Slat Lkahal devint un espace de rassemblement, un lieu public, la synagogue de tous. En son sein, les juifs de tous horizons s’y retrouvaient pour célébrer les fêtes religieuses. Riches et pauvres, jeunes et vieux, hommes et femmes, érudits et simples croyants s’y réunissaient pour chanter ensemble, au rythme de la musique andalouse ancestrale, les poèmes liturgiques Mogadoriens.
Son implication dans les actions communautaires, pour des motifs religieux, culturels ou sociaux, ont conféré à Slat Lkahal un statut honorifique.
Slat Lkahal est unique dans son dessein ; elle est le vestige et la mémoire d’une fervente communauté.
Au moment de l’instauration du Protectorat français, en 1912, ils étaient 110 000 juifs à vivre au Maroc. La communauté juive s’est réduite au fil du temps : les vagues d’émigration ont eu lieu en 1948, 1961, 1967. Des dizaines de milliers de juifs marocains ont fui le Maroc, pays où ils avaient vécu pendant vingt siècles en toute sécurité pour vivre en Israël, aux États-Unis, au Canada, en France et ailleurs. La communauté juive est ainsi passée de quelques 300 000 personnes en 1947 (sur 10 millions d’habitants) à environ 5 000 en 2007. 90% de ceux qui ont quitté le pays sont partis vivre en Israël.
Aujourd’hui, on compte 5 000 juifs au Maroc, répartis sur quatre ou cinq grandes villes du Maroc. Dans les petites villes ou localités connues jadis pour leurs fortes communautés juives comme Sefrou, Azemmour, Essaouira, Taroudant et Debdou, il n’en reste plus aucun.
Slat Lkahal est abandonnée depuis quarante ans. Elle est pourtant l’un des derniers édifices qui témoigne de l’histoire du Mellah.
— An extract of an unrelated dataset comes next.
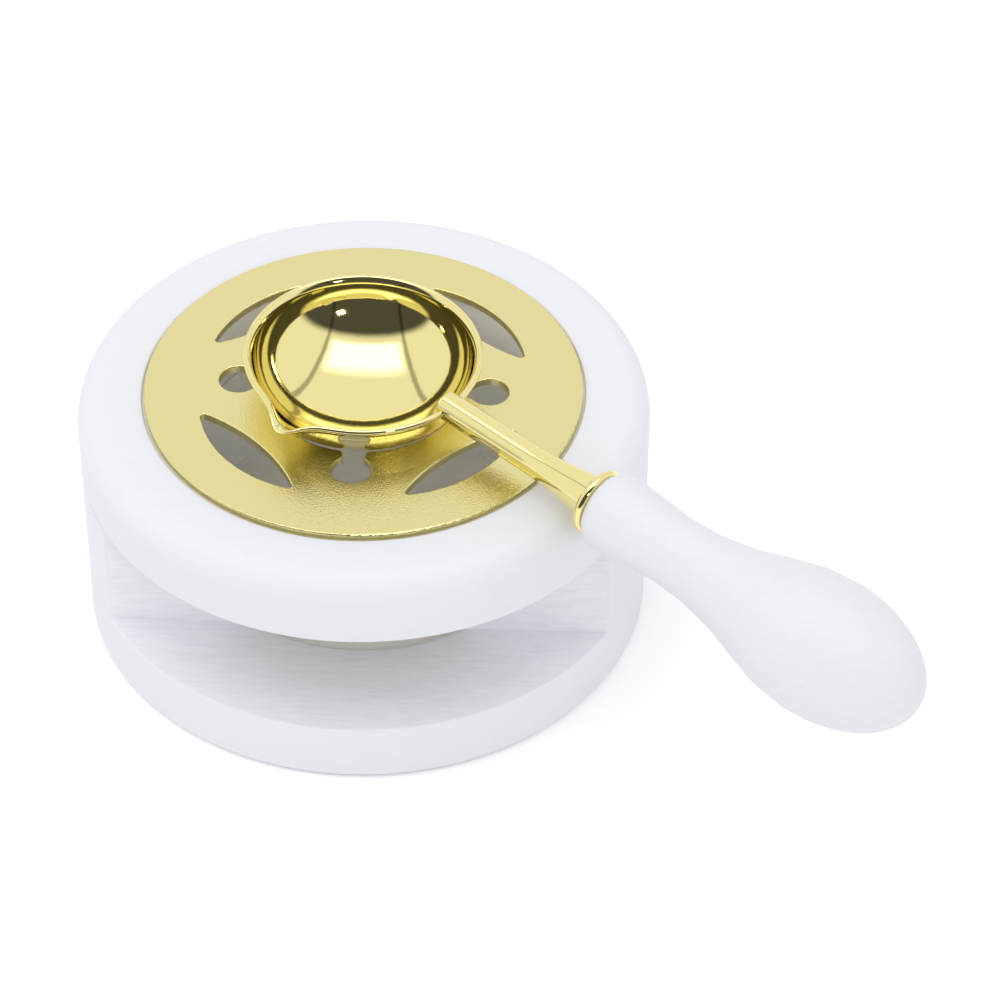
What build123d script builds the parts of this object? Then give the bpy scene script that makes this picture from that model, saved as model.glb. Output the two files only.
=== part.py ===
from build123d import *
import math
import os

os.makedirs("parts", exist_ok=True)

# A warmer for sealing wax, in millimetres. +Z is up, and the origin is the centre of the
# furnace's underside. The furnace is three round boards glued into a drum, bored from above
# for a candle and cut away in front. A pierced metal plate closes the bore, and the bowl of
# the melting spoon hangs in the hole in its middle.

# Wooden furnace
furnace_r = 44.0
base_thickness = 10.1
wall_height = 18.5
top_thickness = 11.4
front_face_depth = 21.3
well_r = 26.6
candle_recess = 1.5
top_edge_round = 4.0
base_edge_chamfer = 0.6

# Pierced plate, which lies in a shallow seat in the top board
plate_r = 33.7
plate_thickness = 1.2
plate_seat_depth = 0.5
plate_seat_clearance = 0.3
plate_edge_round = 0.25
bowl_hole_r = 15.2
pattern_turn = -2.0
pattern_repeats = 4
lobe_r = 3.0
lobe_centre_r = 19.3
neck_width = 3.2
neck_round = 0.9
slot_half_span = 26.5
slot_tip_r = 25.6
slot_outer_r = 26.4
slot_inner_r = 20.6
slot_tip_round = 0.6

# Melting spoon's bowl
bowl_r = 17.8
bowl_depth = 12.2
bowl_wall = 0.8
bowl_seat_clearance = 0.25
bowl_tilt = 1.7
lip_r = 0.5
spout_turn = -84.5
spout_height = 5.2
spout_root_r = 1.2
spout_mouth_r = 3.7
spout_overhang = 2.8

# Melting spoon's stem, collar and handle, measured along their axis from the bowl's centre
handle_turn = -38.9
handle_droop = 3.4
axis_above_rim = 0.2
stem_r = 2.2
stem_waist_x = 33.0
stem_mouth_r = 3.4
stem_mouth_x = 46.0
collar_r = 5.2
collar_thickness = 1.5
collar_round = 0.6
handle_length = 58.0
handle_root_r = 4.2
handle_shoulder_r = 6.15
handle_neck_r = 5.3
handle_bulb_r = 10.4
tang_r = 1.5
tang_clearance = 0.05
tang_in_stem = 10.0
tang_in_handle = 16.0

# How many spans the curve of an oval side is drawn with
oval_steps = 4

wall_bottom = base_thickness
wall_top = wall_bottom + wall_height
furnace_height = wall_top + top_thickness
plate_bottom = furnace_height - plate_seat_depth
plate_top = plate_bottom + plate_thickness
well_floor = base_thickness - candle_recess
far = 2 * furnace_r


def disc(radius, bottom, top):
    """A plain round solid about Z between two heights."""
    return Pos(0, 0, bottom) * extrude(Circle(radius), amount=top - bottom)


def polar(radius, degrees):
    """A point in the XY plane."""
    angle = math.radians(degrees)
    return (radius * math.cos(angle), radius * math.sin(angle))


def write(name, solid):
    solid.label = name
    export_step(solid, f"parts/{name}.step")


# Base board: the bore goes a little way into it and leaves a round seat for the candle.
base_board = disc(furnace_r, 0, base_thickness)
base_board = chamfer(base_board.edges().group_by(Axis.Z)[0], base_edge_chamfer)
base_board -= disc(well_r, well_floor, base_thickness + candle_recess)
write("base_board", base_board)

# Wall block: the drum's middle, with its front sawn off flat. The bore breaks through that
# flat face, and the break is the window through which the flame is seen and gets its air.
front_cut = Pos(0, -front_face_depth - far / 2, wall_bottom + wall_height / 2)
wall_block = disc(furnace_r, wall_bottom, wall_top)
wall_block -= front_cut * Box(2 * far, far, 2 * wall_height)
wall_block -= disc(well_r, wall_bottom - 1, wall_top + 1)
write("wall_block", wall_block)

# Top board: bored right through, rounded at its rim, with the plate's seat turned into it.
top_board = disc(furnace_r, wall_top, furnace_height)
top_board = fillet(top_board.edges().group_by(Axis.Z)[-1], top_edge_round)
top_board -= disc(well_r, wall_top - 1, furnace_height + 1)
top_board -= disc(plate_r + plate_seat_clearance, plate_bottom, furnace_height + 1)
write("top_board", top_board)


def keyhole_opening():
    """The middle hole with a round lobe on a narrow neck at each quarter of it."""
    opening = Sketch() + Circle(bowl_hole_r)
    for index in range(pattern_repeats):
        turn = Rot(0, 0, pattern_turn + index * 360 / pattern_repeats)
        opening += turn * Pos(lobe_centre_r / 2, 0) * Rectangle(lobe_centre_r, neck_width)
        opening += turn * Pos(lobe_centre_r, 0) * Circle(lobe_r)
    corners = [v for v in opening.vertices() if math.hypot(v.X, v.Y) < lobe_centre_r]
    return fillet(corners, neck_round)


def lens_slot(middle_angle):
    """A slot between two arcs that meet in rounded tips."""
    start = polar(slot_tip_r, middle_angle - slot_half_span)
    end = polar(slot_tip_r, middle_angle + slot_half_span)
    outer = ThreePointArc(start, polar(slot_outer_r, middle_angle), end)
    inner = ThreePointArc(end, polar(slot_inner_r, middle_angle), start)
    slot = make_face(Curve() + [outer, inner])
    return fillet(slot.vertices(), slot_tip_round)


# Ring plate: stamped sheet metal with a keyhole opening and four curved slots.
plate_face = Sketch() + Circle(plate_r)
plate_face -= keyhole_opening()
for index in range(pattern_repeats):
    plate_face -= lens_slot(pattern_turn + (index + 0.5) * 360 / pattern_repeats)
ring_plate = Pos(0, 0, plate_bottom) * extrude(plate_face, amount=plate_thickness)
ring_plate = fillet(ring_plate.edges().group_by(Axis.Z)[-1], plate_edge_round)
write("ring_plate", ring_plate)

# The bowl is half an ellipsoid. It sinks into the plate's hole until its side meets the
# hole's edge, which sets the height of its rim.
seat_share = (bowl_hole_r - bowl_seat_clearance) / bowl_r
rim_above_plate = bowl_depth * math.sqrt(1 - seat_share ** 2)
rim_height = plate_top + rim_above_plate


def quarter_oval(centre_x, width, height):
    """A smooth quarter of an oval, from its lowest point to its point furthest along X."""
    angles = [math.radians(step * 90 / oval_steps) for step in range(oval_steps + 1)]
    points = [(centre_x + width * math.sin(t), -height * math.cos(t)) for t in angles]
    return Spline(*points, tangents=[(1, 0), (0, 1)])


def half_ellipsoid(radius, depth):
    """A solid bowl shape below the XY plane, about Z."""
    edges = [quarter_oval(0, radius, depth), Line((radius, 0), (0, 0)), Line((0, 0), (0, -depth))]
    return revolve(Plane.XZ * make_face(Curve() + edges), Axis.Z)


spout_mouth_x = bowl_r + spout_overhang - spout_mouth_r


def spout_cone(shrink):
    """A cone that leans out of the bowl's side and opens at its rim."""
    root_x = bowl_r * math.sqrt(1 - (spout_height / bowl_depth) ** 2) - spout_root_r
    root = Pos(root_x, 0, -spout_height) * Circle(spout_root_r - shrink)
    mouth = Pos(spout_mouth_x, 0, 0) * Circle(spout_mouth_r - shrink)
    return loft([root.face(), mouth.face()])


# The bowl is made with its spout towards +X, and then turned to its place. The weight of the
# handle tips it a little.
bowl_place = Pos(0, 0, rim_height) * Rot(0, 0, handle_turn) * Rot(0, bowl_tilt, 0) * Rot(0, 0, spout_turn)
bowl_outside = half_ellipsoid(bowl_r, bowl_depth) + spout_cone(0)
bowl_inside = half_ellipsoid(bowl_r - bowl_wall, bowl_depth - bowl_wall) + spout_cone(bowl_wall)

# The rim is turned outwards into a thin rolled lip, which stops at the spout.
lip_circle = Plane.XZ * Pos(bowl_r, -lip_r / 2) * Circle(lip_r)
lip = revolve(lip_circle, Axis.Z) - spout_cone(bowl_wall)
spoon_bowl = bowl_place * (bowl_outside - bowl_inside + lip)
write("spoon_bowl", spoon_bowl)

spoon_axis = Pos(0, 0, rim_height + axis_above_rim) * Rot(0, 0, handle_turn) * Rot(0, handle_droop, 0)
collar_back_x = stem_mouth_x + collar_thickness


def turned(edges):
    """A solid turned about X from an outline in the XY plane."""
    return revolve(make_face(Curve() + edges), Axis.X)


def rod(radius, start_x, end_x):
    """A round rod about X."""
    return Pos(start_x, 0, 0) * Rot(0, 90, 0) * extrude(Circle(radius), amount=end_x - start_x)


tang_start = stem_mouth_x - tang_in_stem
tang_end = collar_back_x + tang_in_handle
tang_bore = rod(tang_r + tang_clearance, tang_start, tang_end)

# Stem: a turned rod, brazed to the bowl under its rim, which opens like a trumpet.
stem_start_x = bowl_r - 3 * bowl_wall
trumpet = Spline((stem_waist_x, stem_r), (stem_mouth_x, stem_mouth_r), tangents=[(1, 0), (1, 0.25)])
stem = turned([
    Line((stem_start_x, 0), (stem_start_x, stem_r)),
    Line((stem_start_x, stem_r), (stem_waist_x, stem_r)),
    trumpet,
    Line((stem_mouth_x, stem_mouth_r), (stem_mouth_x, 0)),
    Line((stem_mouth_x, 0), (stem_start_x, 0)),
])
stem = spoon_axis * (stem - tang_bore) - bowl_place * (bowl_outside + lip)
spoon_stem = stem.solids().sort_by(SortBy.VOLUME)[-1]
write("spoon_stem", spoon_stem)

# Collar: the bright ring between the stem and the wood.
collar = rod(collar_r, stem_mouth_x, collar_back_x)
collar = fillet(collar.edges(), collar_round)
stem_collar = spoon_axis * (collar - tang_bore)
write("stem_collar", stem_collar)

# Handle: turned wood, with a shoulder behind the collar, a slim neck and a pear-shaped end.
handle_end_x = collar_back_x + handle_length
handle_bulb_x = collar_back_x + 0.71 * handle_length
handle_shoulder = (collar_back_x + 0.05 * handle_length, -handle_shoulder_r)
handle_side = Spline(
    handle_shoulder,
    (collar_back_x + 0.23 * handle_length, -handle_neck_r),
    (collar_back_x + 0.43 * handle_length, -0.64 * handle_bulb_r),
    (handle_bulb_x, -handle_bulb_r),
    tangents=[(1, 0), (1, 0)],
)
handle = turned([
    Line((collar_back_x, 0), (collar_back_x, -handle_root_r)),
    TangentArc(handle_shoulder, (collar_back_x, -handle_root_r), tangent=(-1, 0)),
    handle_side,
    quarter_oval(handle_bulb_x, handle_end_x - handle_bulb_x, handle_bulb_r),
    Line((handle_end_x, 0), (collar_back_x, 0)),
])
write("handle", spoon_axis * (handle - tang_bore))

# Tang: the steel pin that holds the stem, the collar and the handle together.
write("handle_tang", spoon_axis * rod(tang_r, tang_start, tang_end))

print("plate top", round(plate_top, 2), "rim", round(rim_height, 2), "furnace", round(furnace_height, 2))
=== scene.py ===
import math

import bmesh
import bpy
from mathutils import Matrix, Vector


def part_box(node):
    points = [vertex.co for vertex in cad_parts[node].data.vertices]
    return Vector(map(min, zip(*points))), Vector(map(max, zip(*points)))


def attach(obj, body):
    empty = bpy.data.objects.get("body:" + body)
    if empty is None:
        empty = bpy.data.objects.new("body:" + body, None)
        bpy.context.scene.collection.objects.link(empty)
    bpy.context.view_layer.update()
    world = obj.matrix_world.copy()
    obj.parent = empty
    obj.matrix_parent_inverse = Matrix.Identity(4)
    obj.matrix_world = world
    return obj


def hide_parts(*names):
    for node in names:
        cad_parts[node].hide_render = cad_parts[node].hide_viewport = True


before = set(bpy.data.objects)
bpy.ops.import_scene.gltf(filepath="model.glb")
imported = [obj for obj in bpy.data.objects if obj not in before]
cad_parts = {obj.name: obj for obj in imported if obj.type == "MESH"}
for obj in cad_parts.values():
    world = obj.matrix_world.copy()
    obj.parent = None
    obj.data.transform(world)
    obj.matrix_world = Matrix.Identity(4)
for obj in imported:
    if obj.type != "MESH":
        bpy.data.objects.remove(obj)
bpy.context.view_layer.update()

# Camera. It looks down at the furnace from in front, a little to the right, through a long
# lens, so that the drum's two rims stay nearly parallel.
CAMERA_TURN = math.radians(1.844)
CAMERA_RISE = math.radians(42.489)
CAMERA_ROLL = math.radians(0.424)
CAMERA_DISTANCE = 0.6256
AIM_HEIGHT = 0.020
AIM_RIGHT = -0.02099
AIM_UP = 0.002307
FOCAL_SHARE = 3.9889
SENSOR = 36.0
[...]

Vue de la salle de prières avec son Heikhal

C’est bien grâce à la présence de la communauté juive de Mogador que le visage d’Essaouira est tel que nous le connaissons aujourd’hui.

« Si l’écho de leur voix faiblit, nous périrons. » (Paul Eluard).

Nous souhaitons que la mémoire et l’histoire perdure au cours des siècles à venir. Quelle histoire, quelle mémoire sans patrimoine ? Les pierres sont notre avenir, notre identité, notre Al-Suwaira. Slat Lkahal doit rester un témoignage vivant de la culture mogadorienne.